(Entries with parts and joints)

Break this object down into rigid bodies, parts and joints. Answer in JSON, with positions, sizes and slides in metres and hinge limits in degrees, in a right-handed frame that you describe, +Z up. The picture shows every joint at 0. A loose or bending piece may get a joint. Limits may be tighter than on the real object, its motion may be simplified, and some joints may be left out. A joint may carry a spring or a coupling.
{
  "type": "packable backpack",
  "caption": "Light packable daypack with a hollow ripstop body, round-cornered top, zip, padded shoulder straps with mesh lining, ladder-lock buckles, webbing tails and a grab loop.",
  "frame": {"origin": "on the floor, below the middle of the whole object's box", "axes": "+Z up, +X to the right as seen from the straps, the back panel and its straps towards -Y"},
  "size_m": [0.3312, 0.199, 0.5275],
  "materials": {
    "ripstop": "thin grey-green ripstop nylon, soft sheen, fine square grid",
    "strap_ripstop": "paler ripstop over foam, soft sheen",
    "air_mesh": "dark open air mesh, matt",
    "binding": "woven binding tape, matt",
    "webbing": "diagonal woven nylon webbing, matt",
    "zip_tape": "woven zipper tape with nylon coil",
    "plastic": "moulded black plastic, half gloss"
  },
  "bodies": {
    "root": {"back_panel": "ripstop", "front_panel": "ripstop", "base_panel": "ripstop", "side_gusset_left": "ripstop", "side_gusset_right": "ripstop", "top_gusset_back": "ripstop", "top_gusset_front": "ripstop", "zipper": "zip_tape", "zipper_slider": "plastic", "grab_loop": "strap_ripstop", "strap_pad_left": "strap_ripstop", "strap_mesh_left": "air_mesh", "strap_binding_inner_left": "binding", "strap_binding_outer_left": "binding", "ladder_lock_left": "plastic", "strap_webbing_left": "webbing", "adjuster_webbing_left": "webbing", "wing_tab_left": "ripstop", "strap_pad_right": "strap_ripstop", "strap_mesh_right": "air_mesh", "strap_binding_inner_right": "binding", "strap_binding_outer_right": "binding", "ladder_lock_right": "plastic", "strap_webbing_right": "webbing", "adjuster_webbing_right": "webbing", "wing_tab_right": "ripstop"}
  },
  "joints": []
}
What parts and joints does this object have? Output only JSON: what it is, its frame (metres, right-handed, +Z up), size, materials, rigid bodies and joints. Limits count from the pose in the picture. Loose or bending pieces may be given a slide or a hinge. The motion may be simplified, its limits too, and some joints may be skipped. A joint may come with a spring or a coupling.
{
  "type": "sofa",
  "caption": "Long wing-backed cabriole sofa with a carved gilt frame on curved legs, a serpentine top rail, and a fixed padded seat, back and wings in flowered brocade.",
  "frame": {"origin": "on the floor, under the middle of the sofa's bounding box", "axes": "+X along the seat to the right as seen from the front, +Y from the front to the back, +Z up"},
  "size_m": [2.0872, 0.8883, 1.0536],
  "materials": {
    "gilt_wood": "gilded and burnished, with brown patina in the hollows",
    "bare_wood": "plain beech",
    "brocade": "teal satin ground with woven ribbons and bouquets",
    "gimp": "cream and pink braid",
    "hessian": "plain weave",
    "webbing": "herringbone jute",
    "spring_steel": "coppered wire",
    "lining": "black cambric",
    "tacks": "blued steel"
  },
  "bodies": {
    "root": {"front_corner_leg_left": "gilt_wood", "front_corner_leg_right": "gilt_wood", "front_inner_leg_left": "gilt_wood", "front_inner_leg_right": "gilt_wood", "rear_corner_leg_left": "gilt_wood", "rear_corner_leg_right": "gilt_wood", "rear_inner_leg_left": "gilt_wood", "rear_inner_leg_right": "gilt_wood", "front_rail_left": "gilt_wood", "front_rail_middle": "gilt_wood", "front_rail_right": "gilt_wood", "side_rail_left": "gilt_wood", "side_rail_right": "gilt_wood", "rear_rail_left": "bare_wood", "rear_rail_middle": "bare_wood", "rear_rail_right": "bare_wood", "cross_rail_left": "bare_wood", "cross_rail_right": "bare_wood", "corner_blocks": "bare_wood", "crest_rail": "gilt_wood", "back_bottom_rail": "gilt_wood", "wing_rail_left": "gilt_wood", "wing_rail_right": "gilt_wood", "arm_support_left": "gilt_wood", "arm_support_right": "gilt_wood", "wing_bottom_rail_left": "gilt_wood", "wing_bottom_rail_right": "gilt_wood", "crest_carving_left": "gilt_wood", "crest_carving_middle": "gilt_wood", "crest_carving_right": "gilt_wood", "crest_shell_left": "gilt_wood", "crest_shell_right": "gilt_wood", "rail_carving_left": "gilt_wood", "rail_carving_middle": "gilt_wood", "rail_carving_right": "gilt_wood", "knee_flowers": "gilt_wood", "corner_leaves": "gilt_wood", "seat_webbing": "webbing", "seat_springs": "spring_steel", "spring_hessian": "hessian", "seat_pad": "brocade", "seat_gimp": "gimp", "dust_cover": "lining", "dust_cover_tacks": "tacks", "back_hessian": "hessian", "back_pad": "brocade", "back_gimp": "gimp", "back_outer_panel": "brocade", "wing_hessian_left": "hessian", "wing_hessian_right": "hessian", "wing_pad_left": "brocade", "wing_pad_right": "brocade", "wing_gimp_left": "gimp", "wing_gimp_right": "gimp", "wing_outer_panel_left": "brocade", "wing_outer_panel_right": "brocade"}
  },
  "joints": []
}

### DESCRIPTION OF THE TASK
Reproduce each line verbatim.

### OUTPUT OF THE TASK
Break this object down into rigid bodies, parts and joints. Answer in JSON, with positions, sizes and slides in metres and hinge limits in degrees, in a right-handed frame that you describe, +Z up. The picture shows every joint at 0. A loose or bending piece may get a joint. Limits may be tighter than on the real object, its motion may be simplified, and some joints may be left out. A joint may carry a spring or a coupling.
{
  "type": "packable backpack",
  "caption": "Light packable daypack with a hollow ripstop body, round-cornered top, zip, padded shoulder straps with mesh lining, ladder-lock buckles, webbing tails and a grab loop.",
  "frame": {"origin": "on the floor, below the middle of the whole object's box", "axes": "+Z up, +X to the right as seen from the straps, the back panel and its straps towards -Y"},
  "size_m": [0.3312, 0.199, 0.5275],
  "materials": {
    "ripstop": "thin grey-green ripstop nylon, soft sheen, fine square grid",
    "strap_ripstop": "paler ripstop over foam, soft sheen",
    "air_mesh": "dark open air mesh, matt",
    "binding": "woven binding tape, matt",
    "webbing": "diagonal woven nylon webbing, matt",
    "zip_tape": "woven zipper tape with nylon coil",
    "plastic": "moulded black plastic, half gloss"
  },
  "bodies": {
    "root": {"back_panel": "ripstop", "front_panel": "ripstop", "base_panel": "ripstop", "side_gusset_left": "ripstop", "side_gusset_right": "ripstop", "top_gusset_back": "ripstop", "top_gusset_front": "ripstop", "zipper": "zip_tape", "zipper_slider": "plastic", "grab_loop": "strap_ripstop", "strap_pad_left": "strap_ripstop", "strap_mesh_left": "air_mesh", "strap_binding_inner_left": "binding", "strap_binding_outer_left": "binding", "ladder_lock_left": "plastic", "strap_webbing_left": "webbing", "adjuster_webbing_left": "webbing", "wing_tab_left": "ripstop", "strap_pad_right": "strap_ripstop", "strap_mesh_right": "air_mesh", "strap_binding_inner_right": "binding", "strap_binding_outer_right": "binding", "ladder_lock_right": "plastic", "strap_webbing_right": "webbing", "adjuster_webbing_right": "webbing", "wing_tab_right": "ripstop"}
  },
  "joints": []
}
What parts and joints does this object have? Output only JSON: what it is, its frame (metres, right-handed, +Z up), size, materials, rigid bodies and joints. Limits count from the pose in the picture. Loose or bending pieces may be given a slide or a hinge. The motion may be simplified, its limits too, and some joints may be skipped. A joint may come with a spring or a coupling.
{
  "type": "sofa",
  "caption": "Long wing-backed cabriole sofa with a carved gilt frame on curved legs, a serpentine top rail, and a fixed padded seat, back and wings in flowered brocade.",
  "frame": {"origin": "on the floor, under the middle of the sofa's bounding box", "axes": "+X along the seat to the right as seen from the front, +Y from the front to the back, +Z up"},
  "size_m": [2.0872, 0.8883, 1.0536],
  "materials": {
    "gilt_wood": "gilded and burnished, with brown patina in the hollows",
    "bare_wood": "plain beech",
    "brocade": "teal satin ground with woven ribbons and bouquets",
    "gimp": "cream and pink braid",
    "hessian": "plain weave",
    "webbing": "herringbone jute",
    "spring_steel": "coppered wire",
    "lining": "black cambric",
    "tacks": "blued steel"
  },
  "bodies": {
    "root": {"front_corner_leg_left": "gilt_wood", "front_corner_leg_right": "gilt_wood", "front_inner_leg_left": "gilt_wood", "front_inner_leg_right": "gilt_wood", "rear_corner_leg_left": "gilt_wood", "rear_corner_leg_right": "gilt_wood", "rear_inner_leg_left": "gilt_wood", "rear_inner_leg_right": "gilt_wood", "front_rail_left": "gilt_wood", "front_rail_middle": "gilt_wood", "front_rail_right": "gilt_wood", "side_rail_left": "gilt_wood", "side_rail_right": "gilt_wood", "rear_rail_left": "bare_wood", "rear_rail_middle": "bare_wood", "rear_rail_right": "bare_wood", "cross_rail_left": "bare_wood", "cross_rail_right": "bare_wood", "corner_blocks": "bare_wood", "crest_rail": "gilt_wood", "back_bottom_rail": "gilt_wood", "wing_rail_left": "gilt_wood", "wing_rail_right": "gilt_wood", "arm_support_left": "gilt_wood", "arm_support_right": "gilt_wood", "wing_bottom_rail_left": "gilt_wood", "wing_bottom_rail_right": "gilt_wood", "crest_carving_left": "gilt_wood", "crest_carving_middle": "gilt_wood", "crest_carving_right": "gilt_wood", "crest_shell_left": "gilt_wood", "crest_shell_right": "gilt_wood", "rail_carving_left": "gilt_wood", "rail_carving_middle": "gilt_wood", "rail_carving_right": "gilt_wood", "knee_flowers": "gilt_wood", "corner_leaves": "gilt_wood", "seat_webbing": "webbing", "seat_springs": "spring_steel", "spring_hessian": "hessian", "seat_pad": "brocade", "seat_gimp": "gimp", "dust_cover": "lining", "dust_cover_tacks": "tacks", "back_hessian": "hessian", "back_pad": "brocade", "back_gimp": "gimp", "back_outer_panel": "brocade", "wing_hessian_left": "hessian", "wing_hessian_right": "hessian", "wing_pad_left": "brocade", "wing_pad_right": "brocade", "wing_gimp_left": "gimp", "wing_gimp_right": "gimp", "wing_outer_panel_left": "brocade", "wing_outer_panel_right": "brocade"}
  },
  "joints": []
}